- _What is asked_:
Each line from the one containing "Write part 2" through the one containing "if empty is" must be echoed exactly, endpoints included, and every other line omitted.

Modeling code records
● ● ●

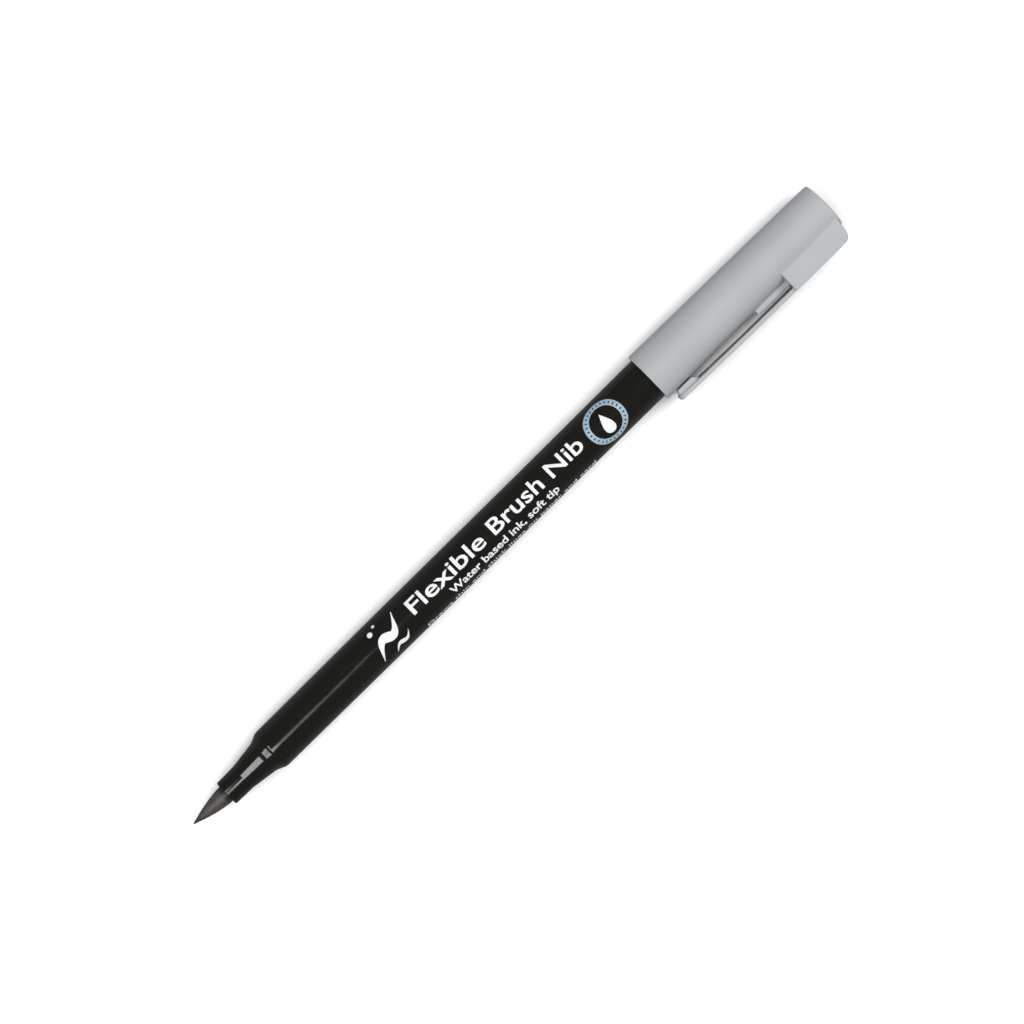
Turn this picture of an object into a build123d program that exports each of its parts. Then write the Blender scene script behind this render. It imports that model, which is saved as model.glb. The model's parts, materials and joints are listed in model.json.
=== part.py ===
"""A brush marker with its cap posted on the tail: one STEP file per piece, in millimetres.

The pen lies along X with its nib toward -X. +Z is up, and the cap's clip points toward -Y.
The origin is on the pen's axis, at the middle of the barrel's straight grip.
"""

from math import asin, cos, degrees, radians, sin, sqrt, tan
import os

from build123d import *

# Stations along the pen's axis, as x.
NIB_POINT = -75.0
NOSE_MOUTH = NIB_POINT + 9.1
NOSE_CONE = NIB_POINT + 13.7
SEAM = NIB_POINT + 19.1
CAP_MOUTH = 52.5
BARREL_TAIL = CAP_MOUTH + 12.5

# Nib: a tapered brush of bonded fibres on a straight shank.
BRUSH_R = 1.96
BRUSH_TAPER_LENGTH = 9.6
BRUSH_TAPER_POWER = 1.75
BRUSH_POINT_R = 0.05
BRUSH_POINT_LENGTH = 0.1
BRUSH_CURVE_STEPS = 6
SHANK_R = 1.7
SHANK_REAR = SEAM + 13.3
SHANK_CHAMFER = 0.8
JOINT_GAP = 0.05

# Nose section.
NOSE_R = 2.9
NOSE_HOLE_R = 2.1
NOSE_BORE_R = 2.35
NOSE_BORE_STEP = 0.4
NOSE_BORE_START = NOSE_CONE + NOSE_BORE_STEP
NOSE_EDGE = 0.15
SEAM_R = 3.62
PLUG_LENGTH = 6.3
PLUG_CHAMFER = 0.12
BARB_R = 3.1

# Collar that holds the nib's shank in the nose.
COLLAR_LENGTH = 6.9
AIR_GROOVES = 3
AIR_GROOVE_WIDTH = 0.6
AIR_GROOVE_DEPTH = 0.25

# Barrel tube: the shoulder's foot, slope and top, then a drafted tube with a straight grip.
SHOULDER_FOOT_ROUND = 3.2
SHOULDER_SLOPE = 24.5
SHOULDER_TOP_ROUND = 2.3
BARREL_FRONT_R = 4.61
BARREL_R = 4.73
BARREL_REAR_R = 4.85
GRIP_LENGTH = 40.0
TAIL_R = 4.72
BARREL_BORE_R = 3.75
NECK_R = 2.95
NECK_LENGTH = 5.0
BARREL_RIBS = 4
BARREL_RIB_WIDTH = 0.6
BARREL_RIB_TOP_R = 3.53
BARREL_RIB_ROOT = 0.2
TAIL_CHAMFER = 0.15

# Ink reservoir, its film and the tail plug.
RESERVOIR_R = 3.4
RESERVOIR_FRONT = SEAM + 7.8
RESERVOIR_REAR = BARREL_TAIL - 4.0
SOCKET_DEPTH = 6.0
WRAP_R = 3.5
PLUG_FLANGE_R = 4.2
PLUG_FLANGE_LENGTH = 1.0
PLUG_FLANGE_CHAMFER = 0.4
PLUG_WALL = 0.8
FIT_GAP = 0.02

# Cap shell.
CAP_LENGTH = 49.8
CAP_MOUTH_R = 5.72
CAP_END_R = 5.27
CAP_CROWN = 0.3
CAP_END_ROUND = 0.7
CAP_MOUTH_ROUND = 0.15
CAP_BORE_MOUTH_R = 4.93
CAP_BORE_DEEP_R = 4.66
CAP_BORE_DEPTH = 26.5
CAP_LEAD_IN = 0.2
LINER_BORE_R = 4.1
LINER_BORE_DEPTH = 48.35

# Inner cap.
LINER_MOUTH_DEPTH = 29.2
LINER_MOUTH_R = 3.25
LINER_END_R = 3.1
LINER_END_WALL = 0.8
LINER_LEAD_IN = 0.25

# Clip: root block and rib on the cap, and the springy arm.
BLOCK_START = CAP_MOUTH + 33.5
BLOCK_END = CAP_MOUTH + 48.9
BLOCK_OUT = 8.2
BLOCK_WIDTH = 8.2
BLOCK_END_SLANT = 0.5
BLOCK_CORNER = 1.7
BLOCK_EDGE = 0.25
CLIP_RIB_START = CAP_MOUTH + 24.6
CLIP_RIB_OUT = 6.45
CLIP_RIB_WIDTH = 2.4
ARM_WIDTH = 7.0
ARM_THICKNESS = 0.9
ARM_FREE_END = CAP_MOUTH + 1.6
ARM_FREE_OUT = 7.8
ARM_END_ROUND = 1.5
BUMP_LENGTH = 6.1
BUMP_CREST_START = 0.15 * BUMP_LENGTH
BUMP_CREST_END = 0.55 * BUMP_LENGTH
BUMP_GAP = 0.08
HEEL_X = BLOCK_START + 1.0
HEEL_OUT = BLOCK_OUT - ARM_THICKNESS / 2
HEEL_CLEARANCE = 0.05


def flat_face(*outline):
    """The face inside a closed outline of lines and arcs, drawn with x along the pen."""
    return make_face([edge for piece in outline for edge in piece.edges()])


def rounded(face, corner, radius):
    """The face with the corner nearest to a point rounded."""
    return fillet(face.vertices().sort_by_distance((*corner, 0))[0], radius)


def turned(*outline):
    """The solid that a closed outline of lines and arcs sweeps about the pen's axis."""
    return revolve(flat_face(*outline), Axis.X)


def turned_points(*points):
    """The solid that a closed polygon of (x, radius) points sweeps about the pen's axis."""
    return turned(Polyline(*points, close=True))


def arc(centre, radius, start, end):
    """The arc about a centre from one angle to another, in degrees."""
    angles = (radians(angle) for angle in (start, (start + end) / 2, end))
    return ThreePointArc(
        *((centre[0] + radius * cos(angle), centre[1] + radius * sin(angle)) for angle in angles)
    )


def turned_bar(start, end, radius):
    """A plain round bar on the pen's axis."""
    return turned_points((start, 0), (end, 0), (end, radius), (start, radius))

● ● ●

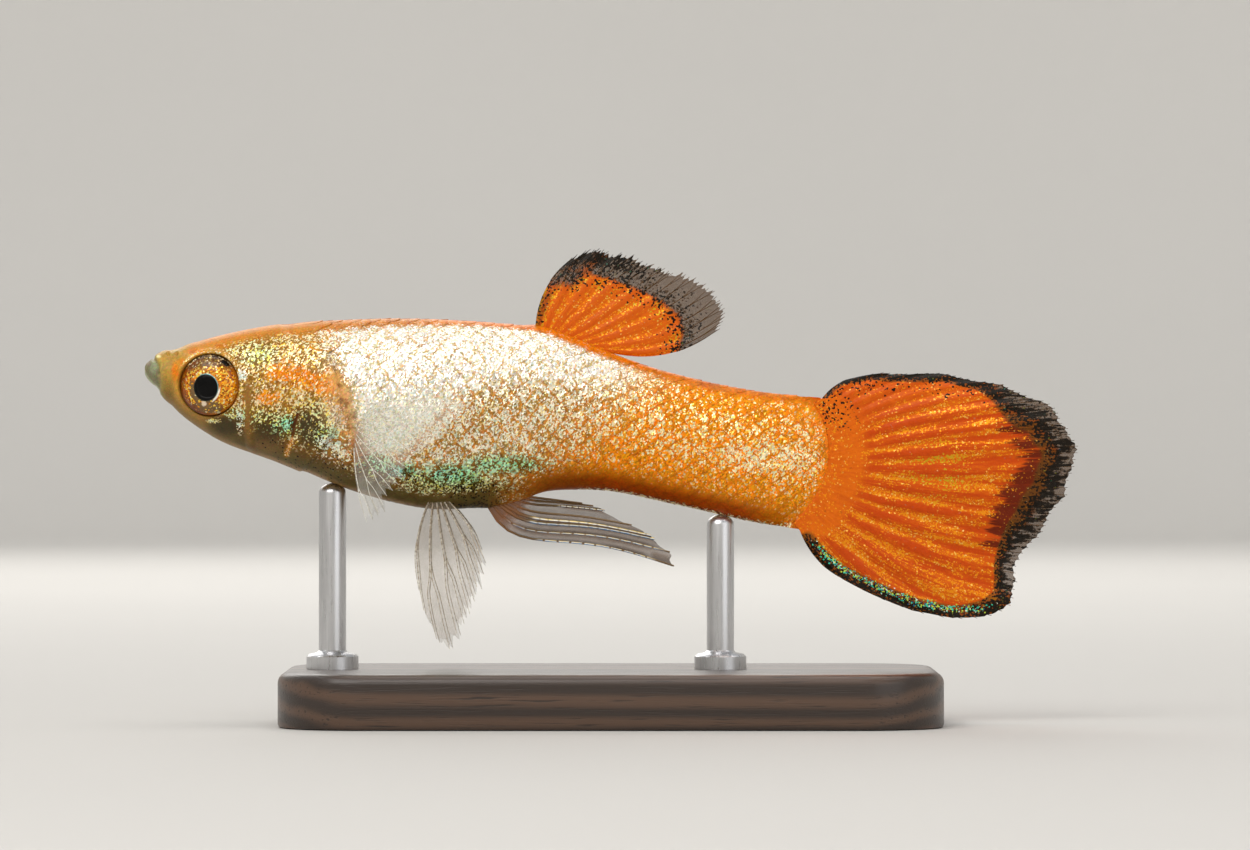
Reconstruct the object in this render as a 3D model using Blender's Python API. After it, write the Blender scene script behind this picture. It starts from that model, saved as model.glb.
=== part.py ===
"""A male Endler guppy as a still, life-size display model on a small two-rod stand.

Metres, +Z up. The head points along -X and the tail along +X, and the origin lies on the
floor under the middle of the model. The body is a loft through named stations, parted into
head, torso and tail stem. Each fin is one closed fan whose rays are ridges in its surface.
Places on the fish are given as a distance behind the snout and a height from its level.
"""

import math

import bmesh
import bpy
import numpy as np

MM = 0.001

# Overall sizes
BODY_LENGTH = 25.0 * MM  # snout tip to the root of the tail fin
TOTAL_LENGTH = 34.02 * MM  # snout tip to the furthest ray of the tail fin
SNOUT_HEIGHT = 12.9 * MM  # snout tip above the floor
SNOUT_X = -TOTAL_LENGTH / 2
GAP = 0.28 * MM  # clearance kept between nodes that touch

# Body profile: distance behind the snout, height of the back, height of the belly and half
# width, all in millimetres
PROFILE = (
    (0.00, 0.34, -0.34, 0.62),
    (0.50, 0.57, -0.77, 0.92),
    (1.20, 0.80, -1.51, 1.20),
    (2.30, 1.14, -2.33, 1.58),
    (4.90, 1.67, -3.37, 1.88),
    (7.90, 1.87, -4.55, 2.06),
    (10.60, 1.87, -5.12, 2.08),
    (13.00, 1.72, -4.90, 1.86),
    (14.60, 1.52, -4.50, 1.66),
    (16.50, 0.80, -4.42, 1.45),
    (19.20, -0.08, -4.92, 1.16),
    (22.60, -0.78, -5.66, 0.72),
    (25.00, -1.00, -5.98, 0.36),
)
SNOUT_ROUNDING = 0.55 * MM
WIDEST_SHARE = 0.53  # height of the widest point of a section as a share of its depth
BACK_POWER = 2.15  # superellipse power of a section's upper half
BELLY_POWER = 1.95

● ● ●

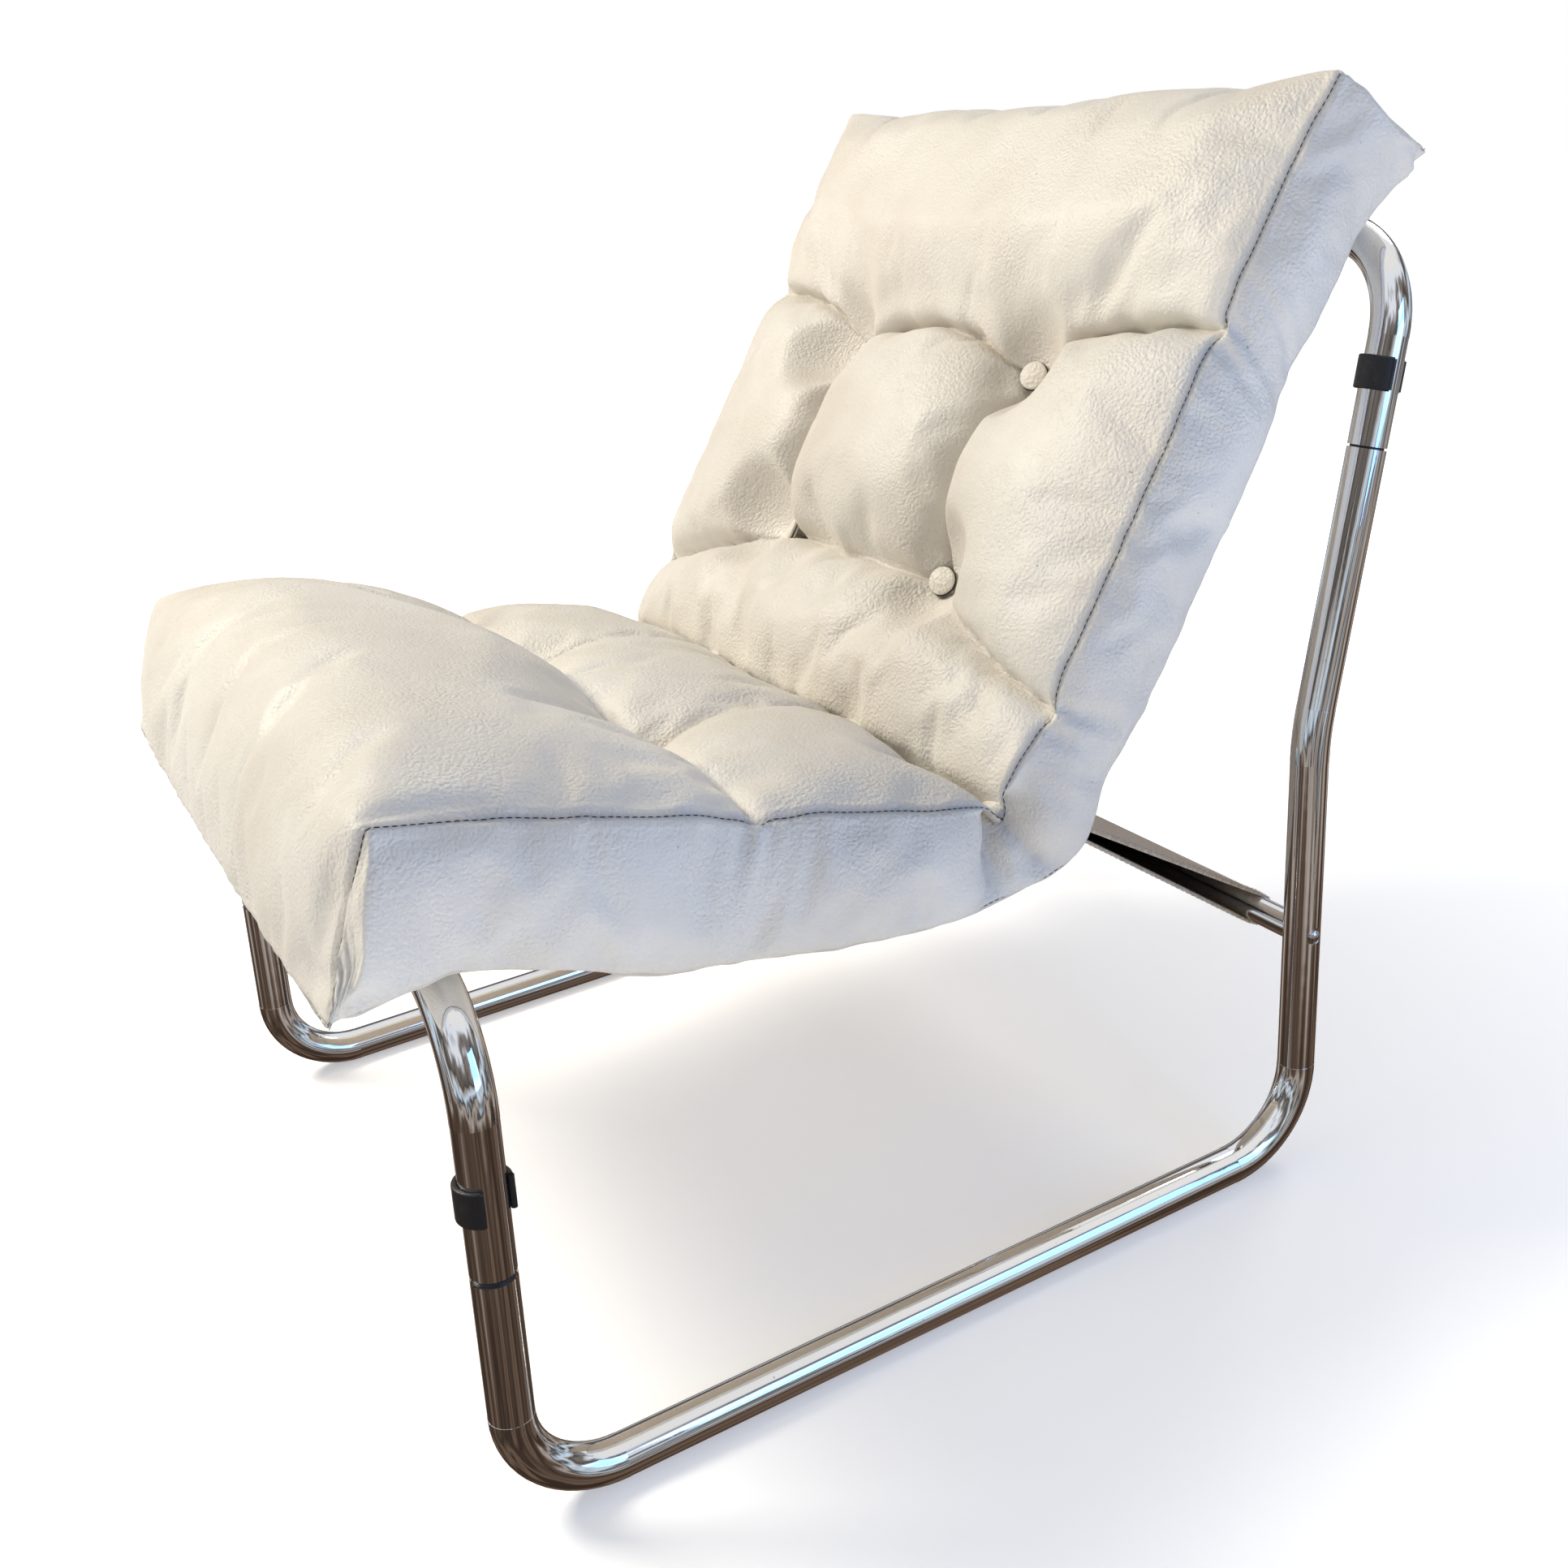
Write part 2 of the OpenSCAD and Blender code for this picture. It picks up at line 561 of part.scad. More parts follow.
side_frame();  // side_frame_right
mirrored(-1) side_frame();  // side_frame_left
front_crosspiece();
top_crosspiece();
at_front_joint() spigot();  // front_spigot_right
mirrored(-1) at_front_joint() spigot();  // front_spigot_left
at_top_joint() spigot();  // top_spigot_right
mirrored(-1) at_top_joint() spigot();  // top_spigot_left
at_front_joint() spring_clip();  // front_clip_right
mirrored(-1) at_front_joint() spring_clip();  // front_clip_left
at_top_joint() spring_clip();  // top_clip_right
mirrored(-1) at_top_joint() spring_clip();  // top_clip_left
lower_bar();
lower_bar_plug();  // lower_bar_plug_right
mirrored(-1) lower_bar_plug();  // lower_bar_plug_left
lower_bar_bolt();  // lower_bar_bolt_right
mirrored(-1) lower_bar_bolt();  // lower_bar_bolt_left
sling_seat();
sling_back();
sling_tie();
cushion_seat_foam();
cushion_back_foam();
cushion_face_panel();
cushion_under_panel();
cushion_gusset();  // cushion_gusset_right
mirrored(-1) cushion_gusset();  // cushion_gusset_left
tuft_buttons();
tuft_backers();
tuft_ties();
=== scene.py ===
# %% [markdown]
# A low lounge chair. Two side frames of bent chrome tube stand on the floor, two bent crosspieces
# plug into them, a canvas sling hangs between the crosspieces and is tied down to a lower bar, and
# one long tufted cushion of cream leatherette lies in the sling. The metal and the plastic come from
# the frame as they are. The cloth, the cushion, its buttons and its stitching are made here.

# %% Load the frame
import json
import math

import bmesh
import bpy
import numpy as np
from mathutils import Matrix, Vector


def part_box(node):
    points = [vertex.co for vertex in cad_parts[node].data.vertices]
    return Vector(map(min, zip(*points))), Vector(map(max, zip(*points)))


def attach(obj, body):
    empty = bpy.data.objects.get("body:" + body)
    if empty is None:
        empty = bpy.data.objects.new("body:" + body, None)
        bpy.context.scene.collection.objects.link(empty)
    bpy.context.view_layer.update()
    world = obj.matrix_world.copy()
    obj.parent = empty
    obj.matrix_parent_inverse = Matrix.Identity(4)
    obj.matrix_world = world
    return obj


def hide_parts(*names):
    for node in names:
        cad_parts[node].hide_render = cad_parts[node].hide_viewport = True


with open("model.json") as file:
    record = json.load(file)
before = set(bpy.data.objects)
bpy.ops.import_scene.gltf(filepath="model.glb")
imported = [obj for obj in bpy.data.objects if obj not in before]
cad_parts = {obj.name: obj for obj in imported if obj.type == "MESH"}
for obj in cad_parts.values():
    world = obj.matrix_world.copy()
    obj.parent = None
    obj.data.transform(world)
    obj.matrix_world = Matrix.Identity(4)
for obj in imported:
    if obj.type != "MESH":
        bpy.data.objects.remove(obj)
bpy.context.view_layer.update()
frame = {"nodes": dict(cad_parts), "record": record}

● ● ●

- _Finished task_:
Write part 2 of the OpenSCAD and Blender code for this picture. It picks up at line 561 of part.scad. More parts follow.
side_frame();  // side_frame_right
mirrored(-1) side_frame();  // side_frame_left
front_crosspiece();
top_crosspiece();
at_front_joint() spigot();  // front_spigot_right
mirrored(-1) at_front_joint() spigot();  // front_spigot_left
at_top_joint() spigot();  // top_spigot_right
mirrored(-1) at_top_joint() spigot();  // top_spigot_left
at_front_joint() spring_clip();  // front_clip_right
mirrored(-1) at_front_joint() spring_clip();  // front_clip_left
at_top_joint() spring_clip();  // top_clip_right
mirrored(-1) at_top_joint() spring_clip();  // top_clip_left
lower_bar();
lower_bar_plug();  // lower_bar_plug_right
mirrored(-1) lower_bar_plug();  // lower_bar_plug_left
lower_bar_bolt();  // lower_bar_bolt_right
mirrored(-1) lower_bar_bolt();  // lower_bar_bolt_left
sling_seat();
sling_back();
sling_tie();
cushion_seat_foam();
cushion_back_foam();
cushion_face_panel();
cushion_under_panel();
cushion_gusset();  // cushion_gusset_right
mirrored(-1) cushion_gusset();  // cushion_gusset_left
tuft_buttons();
tuft_backers();
tuft_ties();
=== scene.py ===
# %% [markdown]
# A low lounge chair. Two side frames of bent chrome tube stand on the floor, two bent crosspieces
# plug into them, a canvas sling hangs between the crosspieces and is tied down to a lower bar, and
# one long tufted cushion of cream leatherette lies in the sling. The metal and the plastic come from
# the frame as they are. The cloth, the cushion, its buttons and its stitching are made here.

# %% Load the frame
import json
import math

import bmesh
import bpy
import numpy as np
from mathutils import Matrix, Vector


def part_box(node):
    points = [vertex.co for vertex in cad_parts[node].data.vertices]
    return Vector(map(min, zip(*points))), Vector(map(max, zip(*points)))


def attach(obj, body):
    empty = bpy.data.objects.get("body:" + body)
    if empty is None:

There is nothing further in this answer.